So I have data as follows:
ID tags
001 apple, banana
001 NA
002 berry, blue, banana
003 melon, apple, grape
002 grape
001 apple, banana
001 grape
All I would like to do is make a new table which gathers all text into one cell as follows:
ID tag_full
001 apple, banana, apple, banana, grape
002 berry, blue, banana, grape
003 melon, apple, grape
So all values of tags are in one cell for each ID. Order does not matter, but they must be separated by commas.

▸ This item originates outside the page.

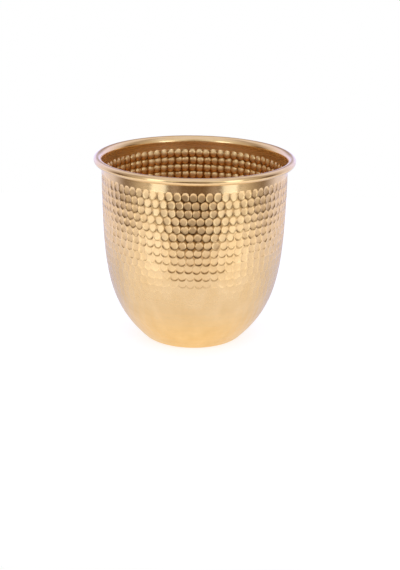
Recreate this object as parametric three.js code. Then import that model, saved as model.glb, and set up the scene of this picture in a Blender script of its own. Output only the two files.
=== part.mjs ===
// Hammered metal plant pot: a spun sheet shell whose edge is rolled outwards round a wire.
// Millimetres, +Z up. The pot stands on Z = 0 and Z is its axis.
import * as THREE from "three";

// Overall sizes
const potHeight = 140;
const rimDiameter = 150; // over the rolled edge
const sheet = 0.8; // thickness of the metal

// Rolled rim and the wire inside it
const wireRadius = 1.55;
const wireClearance = 0.3; // between the wire and the sheet rolled round it
const wireJoint = 1; // gap where the two ends of the wire meet
const rollGap = 0.25; // between the rolled edge and the wall beside it
const rollAngle = 235; // degrees from the top of the rim to the raw edge
const flareHeight = 4.6; // height in which the wall sweeps out into the rim

// Wall: its outside follows wallRadius - (wallRadius - footRadius) * exp(-(z / bowlHeight) ^ bowlPower)
const collarHeight = 5.4; // plain band between the rim and the hammer marks
const footRadius = 36.2; // where the line of the wall would meet the ground
const bowlHeight = 27.7; // the greater it is, the slower the wall fills out
const bowlPower = 1.07;

// Base
const footEdgeRadius = 8; // outside rounding between base and wall
const standingWidth = 8; // flat ring that the pot stands on
const recessDepth = 1.5; // how far the middle of the base is pushed up
const recessSlope = 3; // width of the step up to it

// Hammer marks: shallow pits in staggered rows that touch along raised ridges
const marksRound = 74; // in one row at the wall's full width
const markRows = 22;
const markDepth = 0.45;
const plainFoot = 7; // height under the lowest marks

// Facets
const rimFacets = 48;
const wallFacets = 40;
const floorFacets = 30;
const innerRings = 8; // up the inside of the wall
const rollSteps = 6;
const hiddenRollSteps = 5;
const flareSteps = 3;
const hiddenFlareSteps = 2;
const edgeSteps = 3;
const wireSides = 8;

// Sizes worked out from the ones above
const rollRadius = wireRadius + wireClearance + sheet;
const rollCentreRadius = rimDiameter / 2 - rollRadius;
const rollCentreHeight = potHeight - rollRadius;
const wallRadius = rimDiameter / 2 - 2 * rollRadius - rollGap;
const flareBase = potHeight - flareHeight;
const collarBase = potHeight - 2 * rollRadius - collarHeight;
const turn = 2 * Math.PI;

function wallRadiusAt(height) {
  return wallRadius - (wallRadius - footRadius) * Math.exp(-((height / bowlHeight) ** bowlPower));
}

// The wall's lean from the vertical, in radians: 0 on a straight wall, a quarter turn on flat ground.
function wallLeanAt(height) {
  const step = 0.01;
  return Math.atan((wallRadiusAt(height + step) - wallRadiusAt(height)) / step);
}

// A point of the wall at a height, moved in from the outside along the wall's normal.
function wallPoint(height, inset) {
  const lean = wallLeanAt(height);
  return new THREE.Vector2(
    wallRadiusAt(height) - inset * Math.cos(lean),
    height + inset * Math.sin(lean),
  );
}

// The height at which the rounding of the foot runs into the wall, found by closing in on it.
function findFootEdgeTop() {
  const passes = 40;
  let height = 0;
  for (let pass = 0; pass < passes; pass++) {
    height = footEdgeRadius * (1 - Math.sin(wallLeanAt(height)));
  }
  return height;
}

const footEdgeTop = findFootEdgeTop();
const standingOuter = wallRadiusAt(footEdgeTop) - footEdgeRadius * Math.cos(wallLeanAt(footEdgeTop));
const standingInner = standingOuter - standingWidth;
const recessRadius = standingInner - recessSlope;

// Heights spread evenly along the wall's curve between two heights, both ends included.
function heightsAlongWall(from, to, count) {
  const samples = 2000;
  const lengths = [0];
  for (let i = 1; i <= samples; i++) {
    const a = from + ((to - from) * (i - 1)) / samples;
    const b = from + ((to - from) * i) / samples;
    lengths.push(lengths[i - 1] + Math.hypot(b - a, wallRadiusAt(b) - wallRadiusAt(a)));
  }
  const heights = [];
  for (let k = 0, i = 0; k < count; k++) {
    const wanted = (lengths[samples] * k) / (count - 1);
    while (i < samples && lengths[i] < wanted) i++;
    heights.push(from + ((to - from) * i) / samples);
  }
  return heights;
}

// A closed surface is grown ring by ring: each ring is a list of points sorted by angle round the axis.
class RingSurface {
  constructor() {
    this.positions = [];
    this.faces = [];
    this.last = null;
  }

  addPoint(radius, height, angle) {
    this.positions.push(radius * Math.cos(angle), radius * Math.sin(angle), height);
    return { id: this.positions.length / 3 - 1, angle };
  }

  addFaces(triples) {
    for (const triple of triples) this.faces.push(...triple.map((point) => point.id));
  }

  // Joins the next ring to the last one, and goes on from it.
  grow(ring) {
    if (this.last) this.addFaces(zip(this.last, ring));
    this.last = ring;
  }

  growCircle(point, facets) {
    const ring = [];
    for (let i = 0; i < facets; i++) ring.push(this.addPoint(point.x, point.y, (turn * i) / facets));
    this.grow(ring);
  }

  growTip(height) {
    this.grow([this.addPoint(0, height, 0)]);
  }

  geometry() {
    const geometry = new THREE.BufferGeometry();
    geometry.setAttribute("position", new THREE.Float32BufferAttribute(this.positions, 3));
    geometry.setIndex(this.faces);
    geometry.computeVertexNormals();
    return geometry;
  }
}

function unwrap(angle) {
  return angle - turn * Math.round(angle / turn);
}

// Triangles between two rings that may differ in number, always taking the nearer next point.
// A ring of one point is a tip, and the other ring closes on it.
function zip(first, second) {
  const triples = [];
  let start = 0;
  for (let k = 1; k < second.length; k++) {
    const gap = (point) => Math.abs(unwrap(point.angle - first[0].angle));
    if (gap(second[k]) < gap(second[start])) start = k;
  }
  const firstTurn = unwrap(second[start].angle - first[0].angle);
  const travel = (ring, from, steps, lead) => {
    const angle = ring[(from + steps) % ring.length].angle - ring[from].angle;
    return lead + angle + (from + steps >= ring.length ? turn : 0);
  };
  const firstSteps = first.length > 1 ? first.length : 0;
  const secondSteps = second.length > 1 ? second.length : 0;
  let i = 0;
  let j = 0;
  while (i < firstSteps || j < secondSteps) {
    const a = first[i % first.length];
    const b = second[(start + j) % second.length];
    const nextFirst = i < firstSteps ? travel(first, 0, i + 1, 0) : Infinity;
    const nextSecond = j < secondSteps ? travel(second, start, j + 1, firstTurn) : Infinity;
    if (nextFirst <= nextSecond) {
      triples.push([a, first[(i + 1) % first.length], b]);
      i++;
    } else {
      triples.push([a, second[(start + j + 1) % second.length], b]);
      j++;
    }
  }
  return triples;
}

// The middles of the hammer marks, row by row from the foot up. The first and last rows are not
// struck: they only bound the marks beside them.
function layOutMarks() {
  const pitch = (turn * wallRadius) / marksRound;
  const heights = heightsAlongWall(plainFoot, collarBase, 2 * markRows + 1);
  const spacing = heights[1] - heights[0];
  const rowHeights = [plainFoot - spacing];
  for (let row = 0; row < markRows; row++) rowHeights.push(heights[2 * row + 1]);
  rowHeights.push(2 * collarBase - heights[2 * markRows - 1]);
  return rowHeights.map((height, row) => {
    const count = Math.round((turn * wallRadiusAt(height)) / pitch);
    const marks = [];
    for (let i = 0; i < count; i++) {
      marks.push({ height, angle: (turn * (i + (row % 2) / 2)) / count, corners: [] });
    }
    return marks;
  });
}

// Adds the struck band of the wall. Each mark is a fan from its sunk middle to the ridge corners
// round it, and a corner lies where three marks meet.
function growMarks(surface) {
  const rows = layOutMarks();
  let edge = null;
  for (let row = 0; row + 1 < rows.length; row++) {
    edge = zip(rows[row], rows[row + 1]).map((marks) => {
      const height = marks.reduce((sum, mark) => sum + mark.height, 0) / 3;
      const x = marks.reduce((sum, mark) => sum + Math.cos(mark.angle), 0);
      const y = marks.reduce((sum, mark) => sum + Math.sin(mark.angle), 0);
      const corner = surface.addPoint(wallRadiusAt(height), height, Math.atan2(y, x));
      for (const mark of marks) mark.corners.push({ ...corner, height });
      return corner;
    });
    edge.sort((a, b) => a.angle - b.angle);
    if (row === 0) surface.grow(edge);
  }
  for (const mark of rows.slice(1, -1).flat()) {
    const middle = wallPoint(mark.height, markDepth);
    const tip = surface.addPoint(middle.x, middle.y, mark.angle);
    const bearing = (corner) =>
      Math.atan2(corner.height - mark.height, unwrap(corner.angle - mark.angle) * middle.x);
    mark.corners.sort((a, b) => bearing(a) - bearing(b));
    surface.addFaces(
      mark.corners.map((corner, k) => [tip, corner, mark.corners[(k + 1) % mark.corners.length]]),
    );
  }
  surface.last = edge;
}

// Points on the foot's rounding from flat ground to the wall, inset by the metal's thickness or by 0.
function footEdgePoints(inset) {
  const centre = new THREE.Vector2(standingOuter, footEdgeRadius);
  const points = [];
  for (let k = 0; k <= edgeSteps; k++) {
    const lean = THREE.MathUtils.lerp(Math.PI / 2, wallLeanAt(footEdgeTop), k / edgeSteps);
    const reach = footEdgeRadius - inset;
    points.push(
      new THREE.Vector2(centre.x + reach * Math.cos(lean), centre.y - reach * Math.sin(lean)),
    );
  }
  return points;
}

// The base from its middle out to the wall, on its lower face or, with an inset, on its upper one.
function basePoints(inset) {
  return [
    new THREE.Vector2(recessRadius, recessDepth + inset),
    new THREE.Vector2(standingInner, inset),
    ...footEdgePoints(inset),
  ];
}

// The sweep from the wall out to the top of the rim, a quarter of an ellipse.
function flarePoints(inset, steps) {
  const wall = wallPoint(flareBase, inset);
  const out = rollCentreRadius - wall.x;
  const up = potHeight - (sheet - inset) - flareBase;
  const points = [];
  for (let k = 0; k <= steps; k++) {
    const angle = (Math.PI / 2) * (k / steps);
    points.push(
      new THREE.Vector2(rollCentreRadius - out * Math.cos(angle), flareBase + up * Math.sin(angle)),
    );
  }
  return points;
}

// The roll from the top of the rim round to the raw edge.
function rollPoints(radius, steps) {
  const points = [];
  for (let k = 1; k <= steps; k++) {
    const angle = THREE.MathUtils.degToRad((rollAngle * k) / steps);
    points.push(
      new THREE.Vector2(
        rollCentreRadius + radius * Math.sin(angle),
        rollCentreHeight + radius * Math.cos(angle),
      ),
    );
  }
  return points;
}

// The sheet is followed from the middle of its lower face, up the outside, round the raw edge of
// the roll, down the inside and back to the middle of the floor.
function makeShellGeometry() {
  const surface = new RingSurface();
  surface.growTip(recessDepth);
  for (const point of basePoints(0)) surface.growCircle(point, floorFacets);
  growMarks(surface);
  for (const point of flarePoints(0, hiddenFlareSteps)) surface.growCircle(point, rimFacets);
  for (const point of rollPoints(rollRadius - sheet, hiddenRollSteps)) surface.growCircle(point, rimFacets);
  for (const point of rollPoints(rollRadius, rollSteps).reverse()) surface.growCircle(point, rimFacets);
  for (const point of flarePoints(sheet, flareSteps).reverse()) surface.growCircle(point, rimFacets);
  const innerHeights = heightsAlongWall(footEdgeTop, collarBase, innerRings + 1).slice(1).reverse();
  for (const height of innerHeights) surface.growCircle(wallPoint(height, sheet), wallFacets);
  for (const point of basePoints(sheet).reverse()) surface.growCircle(point, floorFacets);
  surface.growTip(recessDepth + sheet);
  return surface.geometry();
}

// The centre line of the wire: a circle left open at its joint.
class WireLine extends THREE.Curve {
  getPoint(t, target = new THREE.Vector3()) {
    const open = wireJoint / rollCentreRadius;
    const angle = Math.PI / 2 + open / 2 + (turn - open) * t;
    return target.set(
      rollCentreRadius * Math.cos(angle),
      rollCentreRadius * Math.sin(angle),
      rollCentreHeight,
    );
  }
}

function makeWireGeometry() {
  const section = new THREE.Shape();
  for (let i = 0; i < wireSides; i++) {
    const angle = (turn * i) / wireSides;
    const x = wireRadius * Math.cos(angle);
    const y = wireRadius * Math.sin(angle);
    if (i === 0) section.moveTo(x, y);
    else section.lineTo(x, y);
  }
  section.closePath();
  return new THREE.ExtrudeGeometry(section, {
    steps: rimFacets,
    bevelEnabled: false,
    extrudePath: new WireLine(),
  });
}

function makeMesh(name, geometry, material) {
  const mesh = new THREE.Mesh(geometry, material);
  mesh.name = name;
  return mesh;
}

// Flat shading keeps the ridges between the hammer marks crisp.
const goldMetal = new THREE.MeshStandardMaterial({
  color: 0xd9a94e,
  metalness: 1,
  roughness: 0.28,
  flatShading: true,
});
const steelWire = new THREE.MeshStandardMaterial({ color: 0x8f8f8f, metalness: 1, roughness: 0.45 });

const pot = new THREE.Group();
pot.add(makeMesh("hammered_pot_shell", makeShellGeometry(), goldMetal));
pot.add(makeMesh("rim_wire", makeWireGeometry(), steelWire));

export default pot;
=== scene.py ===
import math

import bpy
import numpy as np
from mathutils import Matrix, Vector


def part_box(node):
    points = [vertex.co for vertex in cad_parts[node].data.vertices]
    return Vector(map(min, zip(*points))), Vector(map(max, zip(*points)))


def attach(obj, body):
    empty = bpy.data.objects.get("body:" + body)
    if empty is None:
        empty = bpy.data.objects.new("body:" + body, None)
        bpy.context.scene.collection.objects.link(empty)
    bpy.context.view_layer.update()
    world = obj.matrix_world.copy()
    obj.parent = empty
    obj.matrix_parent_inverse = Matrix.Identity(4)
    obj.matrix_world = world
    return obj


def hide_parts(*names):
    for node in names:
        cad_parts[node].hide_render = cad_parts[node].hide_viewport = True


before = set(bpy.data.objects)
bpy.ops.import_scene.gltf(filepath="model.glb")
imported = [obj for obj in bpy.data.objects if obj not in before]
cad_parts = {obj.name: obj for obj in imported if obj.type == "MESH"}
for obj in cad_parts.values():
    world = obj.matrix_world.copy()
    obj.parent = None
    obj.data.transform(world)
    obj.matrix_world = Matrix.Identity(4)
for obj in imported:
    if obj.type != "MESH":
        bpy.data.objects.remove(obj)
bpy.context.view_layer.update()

MM = 0.001
TURN = 2 * math.pi

# Sizes of the pot in millimetres. Height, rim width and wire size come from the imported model.
shell_low, shell_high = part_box("hammered_pot_shell")
POT_HEIGHT = (shell_high.z - shell_low.z) / MM
RIM_RADIUS = (shell_high.x - shell_low.x) / MM / 2
wire_low, wire_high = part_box("rim_wire")
WIRE_RADIUS = (wire_high.z - wire_low.z) / MM / 2
SHEET = 0.8
WIRE_CLEARANCE = 0.3
ROLL_GAP = 0.25
ROLL_ANGLE = math.radians(235)
FLARE_HEIGHT = 4.6
COLLAR_HEIGHT = 5.4
FOOT_RADIUS = 36.2
BOWL_HEIGHT = 27.7
BOWL_POWER = 1.07
FOOT_EDGE_RADIUS = 8
STANDING_WIDTH = 8
RECESS_DEPTH = 1.5
RECESS_SLOPE = 3

# Sizes worked out from the ones above
ROLL_RADIUS = WIRE_RADIUS + WIRE_CLEARANCE + SHEET
ROLL_CENTRE_RADIUS = RIM_RADIUS - ROLL_RADIUS
ROLL_CENTRE_HEIGHT = POT_HEIGHT - ROLL_RADIUS
WALL_RADIUS = RIM_RADIUS - 2 * ROLL_RADIUS - ROLL_GAP
FLARE_BASE = POT_HEIGHT - FLARE_HEIGHT
COLLAR_BASE = POT_HEIGHT - 2 * ROLL_RADIUS - COLLAR_HEIGHT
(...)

CodePudding user response:
how about this :
select id , listagg(tags , ',') as tag_full
from tablename
where tags <> 'NA'
group by id
CodePudding user response:
so the same answer as eshirvana:
SELECT
id,
listagg(tags, ',') as full_tags
FROM VALUES
(001, 'apple, banana'),
(001, 'NA'),
(002, 'berry, blue, banana'),
(003, 'melon, apple, grape'),
(002, 'grape'),
(001, 'apple, banana'),
(001, 'grape')
v(id, tags)
WHERE tags != 'NA'
GROUP BY 1
ORDER BY 1;
but it seems rather gross to aggregate in SQL and the count the data in python, when it can be done directly in SQL:
SELECT
id,
array_agg(object_construct(tag, tag_count)) WITHIN GROUP (ORDER BY tag_count desc) as full_tags
FROM (
SELECT
id
,trim(t.value) as tag
,count(*) as tag_count
FROM VALUES
(001, 'apple, banana'),
(001, 'NA'),
(002, 'berry, blue, banana'),
(003, 'melon, apple, grape'),
(002, 'grape'),
(001, 'apple, banana'),
(001, 'grape')
v(id, tags)
,table(split_to_table(tags, ',')) as t
WHERE tags != 'NA'
GROUP BY 1,2
)
GROUP BY 1
ORDER BY 1;
ID | FULL_TAGS |
---|---|
1 | [ { "apple": 2 }, { "banana": 2 }, { "grape": 1 } ] |
2 | [ { "berry": 1 }, { "blue": 1 }, { "banana": 1 }, { "grape": 1 } ] |
3 | [ { "melon": 1 }, { "grape": 1 }, { "apple": 1 } ] |